Thanks to the microservices approach supported by Rancher Prime and SUSE Linux Enterprise Server, Kerala Police has been able to prioritize the services its officers and citizens need most urgently. It has been able to deploy these new services into production independently, enabling a gradual replacement of the functionalities of its previous-generation system.

Why SUSE?

To make the best use of taxpayers’ money, Kerala Police had to ensure both the cost-efficiency and quality of its new digital policing platform. Following a comprehensive commercial and technical evaluation, including proofs-of-concept, the force had selected SUSE Linux Enterprise Server as the operating system for its new containerized microservices, and Rancher Prime to manage its Kubernetes clusters.

P. Prakash IPS, Inspector General, South Zone and Nodal Officer, CCTNS Kerala Police comments: “The advantage of open source is that we can always modify the software to meet our needs, without being locked in by any vendor. Open source allows us to take full advantage of microservices, with more flexible development, faster time to market, and complete freedom to integrate new technologies when we need them.”

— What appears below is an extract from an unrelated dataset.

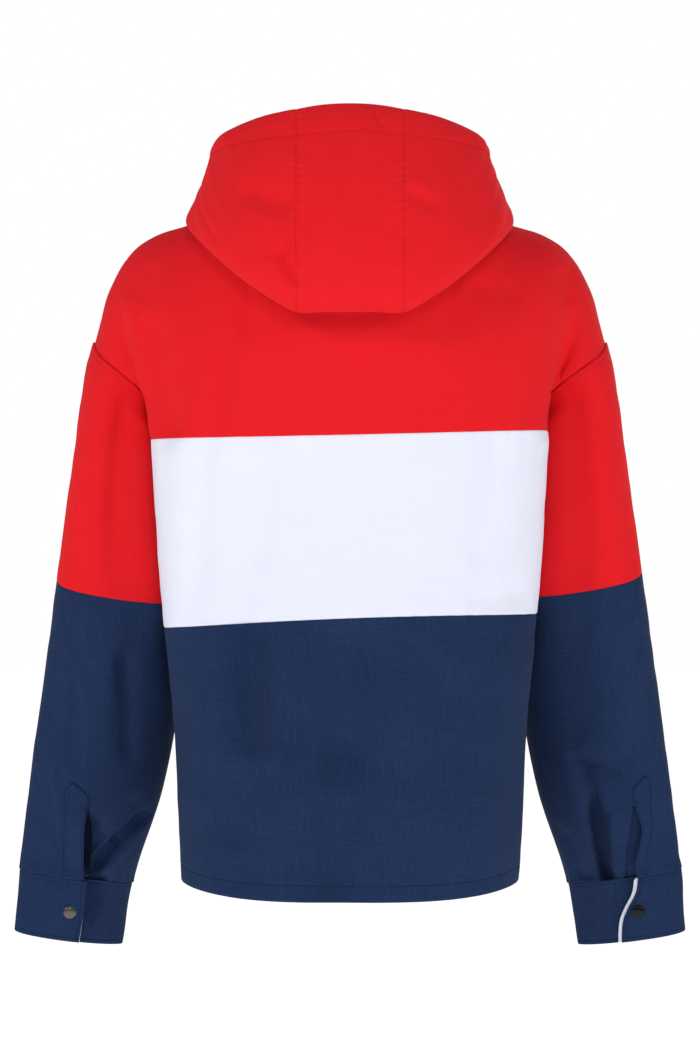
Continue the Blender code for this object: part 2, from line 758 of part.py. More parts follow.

Microservices architectures can be complex, so it’s vital to manage them with tools you can trust.

“The advantage of open source is that we can always modify the software to meet our needs, without being locked in by any vendor.”

Digital services designed by police, for police

Thanks to the microservices approach supported by Rancher Prime and SUSE Linux Enterprise Server, Kerala Police has been able to prioritize the services its officers and citizens need most urgently. It has been able to deploy these new services into production independently, enabling a gradual replacement of the functionalities of its previous-generation system.

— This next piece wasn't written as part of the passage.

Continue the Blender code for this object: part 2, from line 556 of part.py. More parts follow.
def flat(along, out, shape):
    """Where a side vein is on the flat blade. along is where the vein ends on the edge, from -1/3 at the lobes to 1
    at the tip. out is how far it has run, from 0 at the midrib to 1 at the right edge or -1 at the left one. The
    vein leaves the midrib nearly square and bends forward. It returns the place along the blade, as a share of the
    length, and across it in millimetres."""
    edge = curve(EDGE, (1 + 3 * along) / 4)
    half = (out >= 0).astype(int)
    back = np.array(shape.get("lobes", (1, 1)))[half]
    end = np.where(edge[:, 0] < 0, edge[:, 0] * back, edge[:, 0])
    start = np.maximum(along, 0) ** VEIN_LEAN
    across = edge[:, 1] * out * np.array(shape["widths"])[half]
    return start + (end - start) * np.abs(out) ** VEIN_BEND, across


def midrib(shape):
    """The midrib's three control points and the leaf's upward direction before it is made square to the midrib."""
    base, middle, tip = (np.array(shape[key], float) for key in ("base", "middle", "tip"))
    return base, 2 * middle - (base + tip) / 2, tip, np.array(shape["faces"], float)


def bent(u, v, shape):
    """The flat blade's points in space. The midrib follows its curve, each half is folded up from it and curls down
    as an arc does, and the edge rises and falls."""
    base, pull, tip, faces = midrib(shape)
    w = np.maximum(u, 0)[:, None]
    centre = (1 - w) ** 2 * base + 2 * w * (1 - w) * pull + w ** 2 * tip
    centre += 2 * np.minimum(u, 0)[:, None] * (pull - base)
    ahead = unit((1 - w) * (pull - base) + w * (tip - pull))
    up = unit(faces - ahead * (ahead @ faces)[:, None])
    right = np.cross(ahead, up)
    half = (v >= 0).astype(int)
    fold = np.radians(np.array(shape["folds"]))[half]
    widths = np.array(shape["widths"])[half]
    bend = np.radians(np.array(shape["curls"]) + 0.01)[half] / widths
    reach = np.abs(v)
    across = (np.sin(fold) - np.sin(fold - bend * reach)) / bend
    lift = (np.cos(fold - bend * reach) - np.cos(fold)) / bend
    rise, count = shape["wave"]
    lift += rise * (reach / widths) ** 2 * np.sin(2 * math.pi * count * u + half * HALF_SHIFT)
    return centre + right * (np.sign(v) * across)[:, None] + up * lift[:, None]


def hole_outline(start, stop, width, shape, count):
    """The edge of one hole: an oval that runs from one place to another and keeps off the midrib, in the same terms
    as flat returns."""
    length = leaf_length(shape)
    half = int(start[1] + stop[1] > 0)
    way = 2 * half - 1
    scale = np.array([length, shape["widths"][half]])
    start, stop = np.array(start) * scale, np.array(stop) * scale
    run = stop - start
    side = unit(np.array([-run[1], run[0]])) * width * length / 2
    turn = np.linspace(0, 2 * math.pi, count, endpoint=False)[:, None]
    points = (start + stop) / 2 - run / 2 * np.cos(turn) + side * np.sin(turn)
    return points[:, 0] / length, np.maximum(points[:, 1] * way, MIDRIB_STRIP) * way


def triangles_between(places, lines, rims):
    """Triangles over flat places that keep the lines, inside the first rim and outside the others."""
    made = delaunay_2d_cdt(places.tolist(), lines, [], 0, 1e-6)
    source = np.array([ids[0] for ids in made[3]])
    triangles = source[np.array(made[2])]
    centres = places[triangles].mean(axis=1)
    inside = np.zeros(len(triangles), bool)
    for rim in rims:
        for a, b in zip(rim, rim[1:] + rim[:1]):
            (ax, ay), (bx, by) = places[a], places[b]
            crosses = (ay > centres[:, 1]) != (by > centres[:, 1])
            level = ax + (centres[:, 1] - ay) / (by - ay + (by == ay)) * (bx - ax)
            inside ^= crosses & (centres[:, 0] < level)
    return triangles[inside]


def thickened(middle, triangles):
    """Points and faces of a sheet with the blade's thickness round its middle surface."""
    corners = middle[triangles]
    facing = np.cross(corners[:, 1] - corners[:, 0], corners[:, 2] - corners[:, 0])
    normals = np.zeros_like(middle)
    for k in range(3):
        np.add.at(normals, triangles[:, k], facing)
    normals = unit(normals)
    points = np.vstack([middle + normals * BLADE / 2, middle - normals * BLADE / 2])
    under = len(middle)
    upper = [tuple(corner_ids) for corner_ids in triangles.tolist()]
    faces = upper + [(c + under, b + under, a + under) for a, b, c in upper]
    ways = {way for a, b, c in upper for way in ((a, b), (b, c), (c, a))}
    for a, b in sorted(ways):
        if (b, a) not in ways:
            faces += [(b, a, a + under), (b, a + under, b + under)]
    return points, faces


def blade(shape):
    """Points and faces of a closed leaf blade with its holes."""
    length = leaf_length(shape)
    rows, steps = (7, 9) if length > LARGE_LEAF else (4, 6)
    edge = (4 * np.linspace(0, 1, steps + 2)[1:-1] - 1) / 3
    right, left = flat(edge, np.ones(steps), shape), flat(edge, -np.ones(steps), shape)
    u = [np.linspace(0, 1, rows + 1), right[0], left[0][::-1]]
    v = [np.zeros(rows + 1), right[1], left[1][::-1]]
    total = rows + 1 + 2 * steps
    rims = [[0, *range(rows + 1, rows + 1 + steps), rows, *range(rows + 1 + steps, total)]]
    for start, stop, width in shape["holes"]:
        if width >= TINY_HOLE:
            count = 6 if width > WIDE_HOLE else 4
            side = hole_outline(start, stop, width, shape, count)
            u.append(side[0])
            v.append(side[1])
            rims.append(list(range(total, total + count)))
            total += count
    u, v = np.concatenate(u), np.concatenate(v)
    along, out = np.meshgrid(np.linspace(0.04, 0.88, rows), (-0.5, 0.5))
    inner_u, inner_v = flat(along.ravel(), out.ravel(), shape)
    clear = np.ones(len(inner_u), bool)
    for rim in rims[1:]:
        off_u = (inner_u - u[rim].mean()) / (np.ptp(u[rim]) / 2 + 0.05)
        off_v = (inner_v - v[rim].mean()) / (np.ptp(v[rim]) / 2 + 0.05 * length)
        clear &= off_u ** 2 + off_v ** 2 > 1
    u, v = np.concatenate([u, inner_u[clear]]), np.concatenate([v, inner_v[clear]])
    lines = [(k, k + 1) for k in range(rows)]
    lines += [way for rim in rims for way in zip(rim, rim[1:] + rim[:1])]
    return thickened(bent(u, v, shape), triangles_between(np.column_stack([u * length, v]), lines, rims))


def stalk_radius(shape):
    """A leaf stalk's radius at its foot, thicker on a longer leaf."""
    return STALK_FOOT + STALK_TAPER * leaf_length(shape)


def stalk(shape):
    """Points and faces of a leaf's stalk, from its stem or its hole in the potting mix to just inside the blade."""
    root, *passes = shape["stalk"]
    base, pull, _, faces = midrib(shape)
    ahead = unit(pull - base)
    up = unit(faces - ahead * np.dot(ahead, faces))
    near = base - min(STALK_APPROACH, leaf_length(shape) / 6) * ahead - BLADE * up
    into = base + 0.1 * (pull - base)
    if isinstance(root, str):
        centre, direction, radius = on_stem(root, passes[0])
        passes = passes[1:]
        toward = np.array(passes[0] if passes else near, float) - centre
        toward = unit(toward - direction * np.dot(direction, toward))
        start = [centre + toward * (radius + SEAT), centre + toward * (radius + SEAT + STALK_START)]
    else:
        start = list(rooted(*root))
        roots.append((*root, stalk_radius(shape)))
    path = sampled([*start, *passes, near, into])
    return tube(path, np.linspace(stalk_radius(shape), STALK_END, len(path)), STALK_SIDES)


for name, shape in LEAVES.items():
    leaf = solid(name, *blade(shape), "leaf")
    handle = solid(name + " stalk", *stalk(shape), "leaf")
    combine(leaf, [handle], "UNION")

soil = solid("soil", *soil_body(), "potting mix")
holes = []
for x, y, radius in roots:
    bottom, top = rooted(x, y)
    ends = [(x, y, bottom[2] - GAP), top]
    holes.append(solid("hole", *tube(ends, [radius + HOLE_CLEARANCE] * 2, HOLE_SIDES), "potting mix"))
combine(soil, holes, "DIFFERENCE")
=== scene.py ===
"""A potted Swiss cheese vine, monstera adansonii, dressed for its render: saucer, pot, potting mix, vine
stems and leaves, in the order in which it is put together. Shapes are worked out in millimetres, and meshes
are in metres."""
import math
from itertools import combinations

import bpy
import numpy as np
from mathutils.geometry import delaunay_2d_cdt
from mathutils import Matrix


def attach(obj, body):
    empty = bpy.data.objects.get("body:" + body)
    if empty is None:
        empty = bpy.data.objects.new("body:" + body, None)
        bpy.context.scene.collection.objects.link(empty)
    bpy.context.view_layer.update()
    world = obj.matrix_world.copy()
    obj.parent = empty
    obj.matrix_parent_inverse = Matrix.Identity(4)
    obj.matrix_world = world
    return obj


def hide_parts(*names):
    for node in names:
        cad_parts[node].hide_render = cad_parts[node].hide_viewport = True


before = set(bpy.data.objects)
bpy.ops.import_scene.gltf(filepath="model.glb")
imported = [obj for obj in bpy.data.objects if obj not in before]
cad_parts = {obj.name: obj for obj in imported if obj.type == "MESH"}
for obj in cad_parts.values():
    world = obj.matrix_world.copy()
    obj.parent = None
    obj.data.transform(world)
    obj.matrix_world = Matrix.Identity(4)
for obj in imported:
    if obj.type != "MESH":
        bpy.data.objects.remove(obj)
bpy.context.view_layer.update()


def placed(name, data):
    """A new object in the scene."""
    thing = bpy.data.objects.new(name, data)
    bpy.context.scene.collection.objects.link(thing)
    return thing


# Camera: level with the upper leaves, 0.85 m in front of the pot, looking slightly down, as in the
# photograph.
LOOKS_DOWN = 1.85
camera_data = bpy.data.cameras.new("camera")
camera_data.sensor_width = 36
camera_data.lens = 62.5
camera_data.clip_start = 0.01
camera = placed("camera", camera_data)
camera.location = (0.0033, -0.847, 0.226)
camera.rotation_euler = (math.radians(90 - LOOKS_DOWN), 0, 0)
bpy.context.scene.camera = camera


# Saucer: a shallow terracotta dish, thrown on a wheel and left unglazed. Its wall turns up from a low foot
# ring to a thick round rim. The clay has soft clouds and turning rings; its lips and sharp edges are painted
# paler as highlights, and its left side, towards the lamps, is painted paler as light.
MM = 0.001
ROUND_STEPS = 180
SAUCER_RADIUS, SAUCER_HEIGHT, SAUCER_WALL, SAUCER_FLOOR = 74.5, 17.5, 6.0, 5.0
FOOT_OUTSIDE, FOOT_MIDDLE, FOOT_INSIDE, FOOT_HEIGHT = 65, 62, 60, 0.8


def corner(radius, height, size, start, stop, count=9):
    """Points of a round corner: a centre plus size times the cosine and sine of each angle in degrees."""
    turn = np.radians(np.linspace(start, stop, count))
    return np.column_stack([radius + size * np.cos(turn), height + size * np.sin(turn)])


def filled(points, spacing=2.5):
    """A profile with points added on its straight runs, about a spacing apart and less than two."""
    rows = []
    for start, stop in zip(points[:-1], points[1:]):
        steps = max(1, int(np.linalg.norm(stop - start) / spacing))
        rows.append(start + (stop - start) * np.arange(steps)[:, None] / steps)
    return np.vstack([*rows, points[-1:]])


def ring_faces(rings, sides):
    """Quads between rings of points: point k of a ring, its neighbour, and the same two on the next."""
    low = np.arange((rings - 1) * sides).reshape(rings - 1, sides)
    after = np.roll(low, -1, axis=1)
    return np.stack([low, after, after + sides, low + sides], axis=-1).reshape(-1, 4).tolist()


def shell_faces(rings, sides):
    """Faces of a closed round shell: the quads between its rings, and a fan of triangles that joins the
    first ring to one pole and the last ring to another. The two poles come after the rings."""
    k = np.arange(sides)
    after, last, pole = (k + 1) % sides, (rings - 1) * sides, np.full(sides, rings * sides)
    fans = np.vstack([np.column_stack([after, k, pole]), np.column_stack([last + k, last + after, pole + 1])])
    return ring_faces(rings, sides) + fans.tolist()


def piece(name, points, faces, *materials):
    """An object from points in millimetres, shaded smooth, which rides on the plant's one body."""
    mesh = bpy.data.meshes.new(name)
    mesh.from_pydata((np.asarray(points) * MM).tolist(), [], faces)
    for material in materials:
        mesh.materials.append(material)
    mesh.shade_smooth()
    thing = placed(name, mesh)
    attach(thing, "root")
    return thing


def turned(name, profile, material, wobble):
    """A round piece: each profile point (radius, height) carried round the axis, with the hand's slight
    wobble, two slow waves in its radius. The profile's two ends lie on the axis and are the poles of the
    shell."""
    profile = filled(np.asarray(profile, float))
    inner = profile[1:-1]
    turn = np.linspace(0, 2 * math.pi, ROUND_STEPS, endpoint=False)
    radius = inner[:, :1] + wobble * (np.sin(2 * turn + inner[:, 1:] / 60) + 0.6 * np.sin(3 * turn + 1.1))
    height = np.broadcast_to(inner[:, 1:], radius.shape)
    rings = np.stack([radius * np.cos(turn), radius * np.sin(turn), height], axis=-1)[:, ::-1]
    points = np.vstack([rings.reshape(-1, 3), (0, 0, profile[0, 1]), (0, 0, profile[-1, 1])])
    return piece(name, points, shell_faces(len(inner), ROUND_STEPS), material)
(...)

98% of citizens apply for permits online

Kerala Police is a pioneer among Indian states in adopting all the available advanced digital means for ensuring easy access for citizens to police services. The microservices architecture has made it easy for the Kerala Police in-house development team and TCS to develop and add on citizen service modules and crime case investigation-related modules in an efficient manner, without requiring any downtime for application updates, and while ensuring business continuity.

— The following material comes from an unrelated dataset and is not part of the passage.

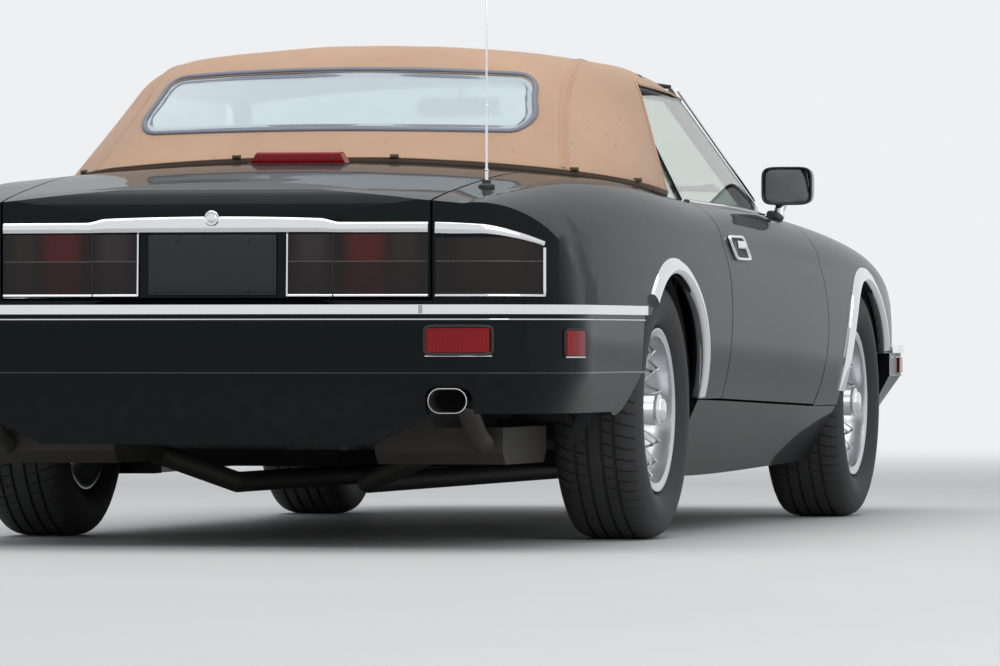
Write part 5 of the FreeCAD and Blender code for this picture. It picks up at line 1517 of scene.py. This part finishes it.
@dataclass
class Doors(Assembly):
    """Handles, mirrors, waist strips, window frames and inner panels of the two doors."""

    handle_place: Pair = (0.322, 0.7425)
    handle_slant: float = 0.95
    mirror_place: Pair = (0.826, 0.925)
    card_x: float = 0.741

    def handle(self) -> Parts:
        """A bright slanted frame round a dark recess, with a bright paddle and a push button area."""
        y, z = self.handle_place
        outline = oval(0.182, 0.058, 7.0, 72) + [y, z]
        outline[:, 0] += (outline[:, 1] - z) * self.handle_slant
        frame = strip(self.skin.side(*outline.T), 0.004, (0.0095, 0.0125, 2.6, 12), True)
        shrunk = (outline - outline.mean(0)) * [0.955, 0.86] + outline.mean(0)
        line, out = self.skin.side(*shrunk.T)
        middle, up = self.skin.side(y, z)
        rings = [line + out * 0.0035, line * 0.6 + middle * 0.4 + out * 0.001, line * 0 + middle + up * 0.001]
        recess = Surface.rings(rings)
        grip = self.skin.side(y + np.linspace(-0.066, 0.036, 26), z + 0.009)
        paddle = strip(grip, 0.0065, (0.0215, 0.01, 3.5, 16))
        button = strip(self.skin.side(y + np.linspace(0.043, 0.074, 12), z), 0.004, (0.031, 0.008, 5.0, 16))
        return [
            ("handle_frame", frame + paddle, "chrome"),
            ("handle_recess", recess, "seal_rubber"),
            ("handle_push", button, "black_plastic"),
        ]

    def mirror_rings(self, *sizes: tuple[float, float, float]) -> Surface:
        """A surface through rings of the mirror's outline, each a place along the car, a width and a height."""
        base, (x, z) = oval(0.138, 0.101, 5.5, 56), self.mirror_place
        return Surface.rings([rows(base[:, 0] * wide + x, y, base[:, 1] * high + z) for y, wide, high in sizes])

    def mirror(self) -> Parts:
        """The mirror: a rounded housing tapering forwards, its glass in a rim, and a stem on a black foot."""
        housing = self.mirror_rings(
            (-0.5675, 0.02, 0.02), (-0.5675, 0.93, 0.93), (-0.5605, 0.95, 0.95), (-0.56, 1.0, 1.0),
            (-0.566, 1.0, 1.0), (-0.6, 0.985, 0.985), (-0.625, 0.93, 0.9), (-0.643, 0.8, 0.72),
            (-0.65, 0.55, 0.45), (-0.652, 0.02, 0.02),
        )
        rim = self.mirror_rings((-0.5595, 0.985, 0.98)).points
        glass = self.mirror_rings(
            (-0.5645, 0.02, 0.02), (-0.5645, 0.6, 0.6), (-0.565, 0.885, 0.885), (-0.5665, 0.9, 0.9)
        )
        stem = flowing([(0.797, -0.594, 0.842), (0.799, -0.596, 0.862), (0.806, -0.6, 0.884)], 16)
        foot, out = self.skin.above(0.789, np.linspace(-0.642, -0.522, 24))
        size = 0.35 + 0.65 * np.sin(np.pi * np.linspace(0.06, 0.94, 24)) ** 0.6
        foot = sweep(foot + [0, 0, 0.007], oval(0.04, 0.024, 3.2, 18), out, scale=size)
        return [
            ("mirror_housing", housing, "gloss_black"),
            ("mirror_rim", sweep(rim, oval(0.0065, 0.006, 2.2, 10), (0, 1, 0), True), "gloss_black"),
            ("mirror_glass", glass, "mirror_face"),
            ("mirror_stem", sweep(stem, oval(0.024, 0.03, 3.0, 18), (1, 0, 0)), "chrome"),
            ("mirror_foot", foot, "seal_rubber"),
        ]

    def window_foot(self) -> Parts:
        """The bright strip and the wiping seal along the window's foot."""
        y = np.linspace(-0.505, 0.455, 70)
        bright, dark = (self.skin.above(x, y)[0] for x in (0.7725, 0.7645))
        return [
            ("waist_strip", sweep(bright + [0, 0, 0.0025], oval(0.01, 0.0085, 2.4, 12), (0.35, 0, 1)), "chrome"),
            ("waist_seal", sweep(dark + [0, 0, 0.003], oval(0.006, 0.01, 2.0, 10), (0, 0, 1)), "seal_rubber"),
        ]

    def glass_rim(self) -> Parts:
        """A thin dark edge round the drop glass, where its ground rim shows."""
        corner = arc((0.5245, 1.103), (0.509, 1.143), (0.453, 1.1545), 8)
        outline = np.vstack([[(0.436, 0.868)], corner, [(-0.05, 1.1445), (-0.0865, 1.129), (-0.5, 0.872)]])
        y, z = even(outline, 140).T
        rim = sweep(rows(pane_x(z) - 0.0025, y, z), oval(0.0075, 0.0062, 4.0, 8), PANE_OUT)
        return [("glass_rim", rim, "glass_edge")]

    def card(self) -> Parts:
        """The door's inner panel: a padded top roll, an armrest and a pull, on a leather field."""
        x = self.card_x
        panel = block((x - 0.01, -0.6, 0.4), (x + 0.0005, 0.425, 0.775), 0.004, 6)
        roll = sweep(rows(x - 0.006, np.linspace(-0.6, 0.425, 40), 0.792), oval(0.026, 0.034, 2.6, 18), (1, 0, 0))
        y = np.linspace(-0.36, 0.24, 30)
        rest = rows(x - 0.022, y, 0.585 + 0.02 * np.cos((y + 0.06) * 5.2))
        panel = panel + sweep(rest, oval(0.052, 0.044, 3.0, 18), (1, 0, 0))
        return [("door_card", panel, "tan_leather"), ("door_top_roll", roll, "black_leather")]

    def build(self) -> None:
        """Makes both doors' pieces."""
        self.skin = self.outside("door_left")
        pieces = self.handle() + self.mirror() + self.window_foot() + self.glass_rim() + self.card()
        for side, sign in SIDES:
            for name, surface, finish in pieces:
                shape = surface if sign > 0 else surface.mirrored()
                replaced = ("trim_" + side,) if name == "mirror_housing" else ()
                self.piece("%s_%s" % (name, side), shape, finish, "door_" + side, replaced)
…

The development team at Kerala Police, assisted by the TCS team, has built a citizen portal and mobile app to allow citizens to submit complaints, apply for various permits and so on via online means, eliminating paperwork and delays. This has proven extremely popular with users — within four months of launch, 98% of citizens are now applying online. In this way, visits by the public to police stations have been reduced considerably.

A new mobile app for police officers

Meanwhile, TCS and the Kerala Police in-house development team have launched the first iteration of a mobile app exclusively for police officers in Kerala. Over the coming months, the team will continue to enhance the app with new features until it provides a one-stop-shop for all the functionality that officers need in the field. This will eliminate tedious, time-consuming paperwork and unnecessary delays, freeing officers to focus on policing rather than record keeping.

Officers will be able to respond to callouts, look up data from police databases, view maps of crime hotspots, perform analyses and submit reports — all without needing to return to the station. This will significantly improve efficiency, as well as giving officers the information and insight they need to stay safe, protect citizens and fight crime effectively.

 

Next – increased security

The immediate focus for the Kerala Police development team is to continue developing and rolling out new services for officers and citizens, with the aim of phasing out its legacy policing platform entirely within the next six months. Even so, the team has started to consider its future roadmap, and is discussing the potential for adopting additional SUSE tools, such as Harvester for managing hyperconverged infrastructure alongside its Kubernetes clusters, and NeuVector for full-lifecycle container security.